>>>>>
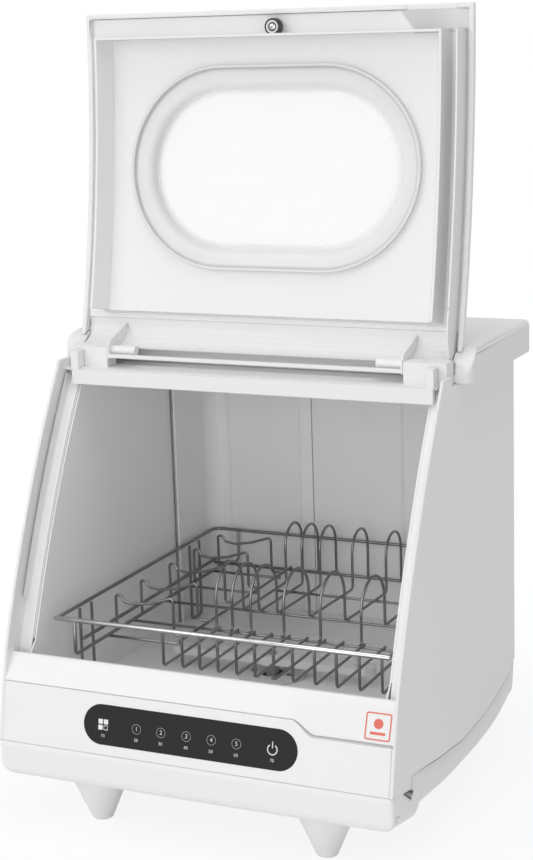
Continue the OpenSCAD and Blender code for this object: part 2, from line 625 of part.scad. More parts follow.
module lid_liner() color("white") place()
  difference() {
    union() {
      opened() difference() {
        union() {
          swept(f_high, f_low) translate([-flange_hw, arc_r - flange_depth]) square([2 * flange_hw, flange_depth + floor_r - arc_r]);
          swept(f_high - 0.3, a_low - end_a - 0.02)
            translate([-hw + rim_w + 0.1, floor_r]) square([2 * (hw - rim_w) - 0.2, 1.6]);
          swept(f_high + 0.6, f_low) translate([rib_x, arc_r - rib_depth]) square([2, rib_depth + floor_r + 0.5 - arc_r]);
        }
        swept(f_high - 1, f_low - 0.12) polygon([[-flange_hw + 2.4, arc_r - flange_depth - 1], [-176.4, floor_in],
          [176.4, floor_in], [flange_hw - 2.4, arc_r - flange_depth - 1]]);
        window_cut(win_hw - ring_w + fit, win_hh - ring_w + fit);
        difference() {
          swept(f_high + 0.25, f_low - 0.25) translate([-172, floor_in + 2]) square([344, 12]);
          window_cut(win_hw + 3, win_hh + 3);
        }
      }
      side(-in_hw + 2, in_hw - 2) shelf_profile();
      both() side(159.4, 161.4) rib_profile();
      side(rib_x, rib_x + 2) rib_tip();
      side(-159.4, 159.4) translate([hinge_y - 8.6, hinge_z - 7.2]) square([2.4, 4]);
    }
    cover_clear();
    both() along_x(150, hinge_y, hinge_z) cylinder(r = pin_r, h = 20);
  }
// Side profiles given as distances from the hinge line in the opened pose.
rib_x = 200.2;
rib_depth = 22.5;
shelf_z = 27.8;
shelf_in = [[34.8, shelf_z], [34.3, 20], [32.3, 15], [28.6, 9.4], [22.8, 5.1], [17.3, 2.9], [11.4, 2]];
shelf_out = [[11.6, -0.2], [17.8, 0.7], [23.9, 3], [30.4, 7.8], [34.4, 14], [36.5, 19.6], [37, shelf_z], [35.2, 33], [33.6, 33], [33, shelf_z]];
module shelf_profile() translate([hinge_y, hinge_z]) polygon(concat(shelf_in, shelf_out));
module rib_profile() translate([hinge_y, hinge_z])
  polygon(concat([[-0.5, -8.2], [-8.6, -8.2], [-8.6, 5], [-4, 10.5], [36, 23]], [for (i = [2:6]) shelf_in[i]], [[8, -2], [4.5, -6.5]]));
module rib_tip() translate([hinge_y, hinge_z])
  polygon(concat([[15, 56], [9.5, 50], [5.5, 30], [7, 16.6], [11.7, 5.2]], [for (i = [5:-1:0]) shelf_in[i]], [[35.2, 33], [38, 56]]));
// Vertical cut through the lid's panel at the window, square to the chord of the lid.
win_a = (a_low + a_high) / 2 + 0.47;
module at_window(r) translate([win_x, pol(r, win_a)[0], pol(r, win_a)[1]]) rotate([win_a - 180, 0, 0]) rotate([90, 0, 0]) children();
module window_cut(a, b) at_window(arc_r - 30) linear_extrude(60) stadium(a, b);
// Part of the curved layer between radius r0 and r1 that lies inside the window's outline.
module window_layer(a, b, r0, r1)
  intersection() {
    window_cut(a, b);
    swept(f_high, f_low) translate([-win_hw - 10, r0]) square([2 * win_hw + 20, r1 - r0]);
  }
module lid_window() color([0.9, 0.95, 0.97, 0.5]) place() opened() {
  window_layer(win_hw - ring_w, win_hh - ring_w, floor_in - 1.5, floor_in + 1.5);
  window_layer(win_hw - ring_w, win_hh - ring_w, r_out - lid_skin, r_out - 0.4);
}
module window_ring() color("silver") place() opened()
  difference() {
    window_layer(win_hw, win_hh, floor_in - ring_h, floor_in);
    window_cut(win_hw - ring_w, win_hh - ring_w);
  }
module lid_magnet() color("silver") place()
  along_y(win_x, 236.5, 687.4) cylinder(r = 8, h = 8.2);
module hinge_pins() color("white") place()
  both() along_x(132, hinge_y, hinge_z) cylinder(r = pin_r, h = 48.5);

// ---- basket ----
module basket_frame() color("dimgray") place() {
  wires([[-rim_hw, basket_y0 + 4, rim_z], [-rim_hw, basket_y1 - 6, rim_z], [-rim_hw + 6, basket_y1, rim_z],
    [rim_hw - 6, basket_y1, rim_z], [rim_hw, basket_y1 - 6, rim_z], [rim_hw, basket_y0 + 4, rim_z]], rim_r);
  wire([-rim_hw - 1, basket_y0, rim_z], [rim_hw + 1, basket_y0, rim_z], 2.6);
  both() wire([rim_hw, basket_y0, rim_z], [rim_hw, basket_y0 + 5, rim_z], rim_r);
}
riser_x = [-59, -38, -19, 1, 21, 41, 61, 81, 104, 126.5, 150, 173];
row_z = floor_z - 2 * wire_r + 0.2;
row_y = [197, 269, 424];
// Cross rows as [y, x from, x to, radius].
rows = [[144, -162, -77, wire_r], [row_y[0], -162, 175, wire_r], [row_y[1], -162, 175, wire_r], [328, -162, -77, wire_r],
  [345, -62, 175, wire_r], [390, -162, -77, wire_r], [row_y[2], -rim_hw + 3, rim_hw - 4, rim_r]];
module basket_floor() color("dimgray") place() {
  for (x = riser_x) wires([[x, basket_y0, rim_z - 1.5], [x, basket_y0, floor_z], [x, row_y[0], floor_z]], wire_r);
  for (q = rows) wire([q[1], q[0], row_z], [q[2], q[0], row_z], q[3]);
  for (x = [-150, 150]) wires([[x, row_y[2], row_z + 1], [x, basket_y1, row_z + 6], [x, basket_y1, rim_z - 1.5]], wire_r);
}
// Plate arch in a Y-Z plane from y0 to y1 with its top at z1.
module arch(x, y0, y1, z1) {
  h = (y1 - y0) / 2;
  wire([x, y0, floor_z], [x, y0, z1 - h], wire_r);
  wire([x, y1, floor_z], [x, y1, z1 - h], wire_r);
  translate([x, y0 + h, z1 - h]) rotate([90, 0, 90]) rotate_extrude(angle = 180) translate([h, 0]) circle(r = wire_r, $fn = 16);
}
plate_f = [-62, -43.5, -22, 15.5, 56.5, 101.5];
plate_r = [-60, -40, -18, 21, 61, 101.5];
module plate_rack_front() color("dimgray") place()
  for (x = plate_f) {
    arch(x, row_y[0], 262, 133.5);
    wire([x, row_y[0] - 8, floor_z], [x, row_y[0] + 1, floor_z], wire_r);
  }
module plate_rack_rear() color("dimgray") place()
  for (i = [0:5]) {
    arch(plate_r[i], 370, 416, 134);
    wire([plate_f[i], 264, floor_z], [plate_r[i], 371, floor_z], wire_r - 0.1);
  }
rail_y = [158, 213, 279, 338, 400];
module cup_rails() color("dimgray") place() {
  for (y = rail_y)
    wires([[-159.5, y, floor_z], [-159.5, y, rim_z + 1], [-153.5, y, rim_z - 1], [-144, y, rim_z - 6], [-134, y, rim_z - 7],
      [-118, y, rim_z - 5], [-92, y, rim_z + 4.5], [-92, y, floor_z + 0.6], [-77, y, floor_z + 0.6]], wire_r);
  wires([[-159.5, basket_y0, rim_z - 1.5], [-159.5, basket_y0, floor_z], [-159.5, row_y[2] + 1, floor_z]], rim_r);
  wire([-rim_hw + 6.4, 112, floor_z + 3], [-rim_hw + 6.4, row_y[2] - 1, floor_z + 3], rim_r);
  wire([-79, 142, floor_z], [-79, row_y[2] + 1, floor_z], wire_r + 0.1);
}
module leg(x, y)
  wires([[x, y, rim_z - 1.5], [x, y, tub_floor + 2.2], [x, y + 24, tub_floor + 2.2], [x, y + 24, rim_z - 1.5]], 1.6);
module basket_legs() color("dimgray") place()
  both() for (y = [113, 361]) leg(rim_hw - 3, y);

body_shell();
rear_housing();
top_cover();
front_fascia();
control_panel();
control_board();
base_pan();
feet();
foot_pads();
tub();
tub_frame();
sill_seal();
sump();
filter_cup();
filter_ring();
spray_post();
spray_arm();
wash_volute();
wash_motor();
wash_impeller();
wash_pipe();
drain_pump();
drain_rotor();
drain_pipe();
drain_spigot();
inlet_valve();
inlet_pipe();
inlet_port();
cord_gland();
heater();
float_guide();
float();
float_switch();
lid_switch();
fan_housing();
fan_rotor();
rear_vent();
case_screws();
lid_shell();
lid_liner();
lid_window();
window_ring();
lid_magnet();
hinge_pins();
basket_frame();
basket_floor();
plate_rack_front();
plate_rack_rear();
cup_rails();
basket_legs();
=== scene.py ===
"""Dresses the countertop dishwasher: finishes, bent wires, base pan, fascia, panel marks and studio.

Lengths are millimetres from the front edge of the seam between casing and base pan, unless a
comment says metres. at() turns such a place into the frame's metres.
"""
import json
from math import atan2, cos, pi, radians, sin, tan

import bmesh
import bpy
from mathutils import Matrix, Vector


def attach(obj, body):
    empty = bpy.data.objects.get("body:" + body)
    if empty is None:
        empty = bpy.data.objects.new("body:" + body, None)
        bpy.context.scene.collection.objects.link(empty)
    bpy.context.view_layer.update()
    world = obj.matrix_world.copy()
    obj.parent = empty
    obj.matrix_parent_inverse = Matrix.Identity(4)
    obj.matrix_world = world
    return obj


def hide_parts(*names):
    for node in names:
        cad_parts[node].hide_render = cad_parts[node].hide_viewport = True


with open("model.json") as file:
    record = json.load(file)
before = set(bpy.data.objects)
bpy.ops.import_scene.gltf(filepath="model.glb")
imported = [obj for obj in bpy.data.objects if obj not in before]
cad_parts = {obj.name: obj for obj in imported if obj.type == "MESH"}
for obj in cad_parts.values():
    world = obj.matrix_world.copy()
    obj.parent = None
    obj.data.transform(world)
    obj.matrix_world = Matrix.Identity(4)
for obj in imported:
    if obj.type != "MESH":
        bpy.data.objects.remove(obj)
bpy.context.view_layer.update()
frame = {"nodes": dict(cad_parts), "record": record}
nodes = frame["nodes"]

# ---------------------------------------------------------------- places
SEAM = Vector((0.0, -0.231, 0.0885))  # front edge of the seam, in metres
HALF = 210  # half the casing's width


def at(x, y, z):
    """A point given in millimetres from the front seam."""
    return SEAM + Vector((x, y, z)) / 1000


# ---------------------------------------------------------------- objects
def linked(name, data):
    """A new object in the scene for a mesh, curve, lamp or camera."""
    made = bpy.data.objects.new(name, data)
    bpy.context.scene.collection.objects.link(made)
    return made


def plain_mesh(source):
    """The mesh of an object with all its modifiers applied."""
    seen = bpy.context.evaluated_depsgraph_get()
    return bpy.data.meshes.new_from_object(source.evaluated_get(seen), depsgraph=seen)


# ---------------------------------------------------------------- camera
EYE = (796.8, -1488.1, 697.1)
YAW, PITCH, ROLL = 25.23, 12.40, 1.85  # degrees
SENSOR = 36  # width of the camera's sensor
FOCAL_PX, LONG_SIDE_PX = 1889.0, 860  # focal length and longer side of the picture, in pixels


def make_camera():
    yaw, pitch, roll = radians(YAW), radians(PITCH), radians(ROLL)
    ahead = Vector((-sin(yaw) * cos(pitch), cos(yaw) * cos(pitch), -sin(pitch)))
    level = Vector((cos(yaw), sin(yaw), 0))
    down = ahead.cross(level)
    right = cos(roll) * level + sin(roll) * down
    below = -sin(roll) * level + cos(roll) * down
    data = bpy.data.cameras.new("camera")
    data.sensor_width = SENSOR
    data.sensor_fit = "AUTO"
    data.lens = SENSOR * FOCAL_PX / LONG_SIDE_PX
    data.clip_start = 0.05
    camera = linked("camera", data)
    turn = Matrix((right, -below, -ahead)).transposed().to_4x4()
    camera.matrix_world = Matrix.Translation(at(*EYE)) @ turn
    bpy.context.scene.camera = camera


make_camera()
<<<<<
*Goal*
Your task is to repeat the lines from the one containing "body_shell();" to the one containing "record = json.load(file)", both lines included. Leave out every other line.

*Response below*
body_shell();
rear_housing();
top_cover();
front_fascia();
control_panel();
control_board();
base_pan();
feet();
foot_pads();
tub();
tub_frame();
sill_seal();
sump();
filter_cup();
filter_ring();
spray_post();
spray_arm();
wash_volute();
wash_motor();
wash_impeller();
wash_pipe();
drain_pump();
drain_rotor();
drain_pipe();
drain_spigot();
inlet_valve();
inlet_pipe();
inlet_port();
cord_gland();
heater();
float_guide();
float();
float_switch();
lid_switch();
fan_housing();
fan_rotor();
rear_vent();
case_screws();
lid_shell();
lid_liner();
lid_window();
window_ring();
lid_magnet();
hinge_pins();
basket_frame();
basket_floor();
plate_rack_front();
plate_rack_rear();
cup_rails();
basket_legs();
=== scene.py ===
"""Dresses the countertop dishwasher: finishes, bent wires, base pan, fascia, panel marks and studio.

Lengths are millimetres from the front edge of the seam between casing and base pan, unless a
comment says metres. at() turns such a place into the frame's metres.
"""
import json
from math import atan2, cos, pi, radians, sin, tan

import bmesh
import bpy
from mathutils import Matrix, Vector


def attach(obj, body):
    empty = bpy.data.objects.get("body:" + body)
    if empty is None:
        empty = bpy.data.objects.new("body:" + body, None)
        bpy.context.scene.collection.objects.link(empty)
    bpy.context.view_layer.update()
    world = obj.matrix_world.copy()
    obj.parent = empty
    obj.matrix_parent_inverse = Matrix.Identity(4)
    obj.matrix_world = world
    return obj


def hide_parts(*names):
    for node in names:
        cad_parts[node].hide_render = cad_parts[node].hide_viewport = True


with open("model.json") as file:
    record = json.load(file)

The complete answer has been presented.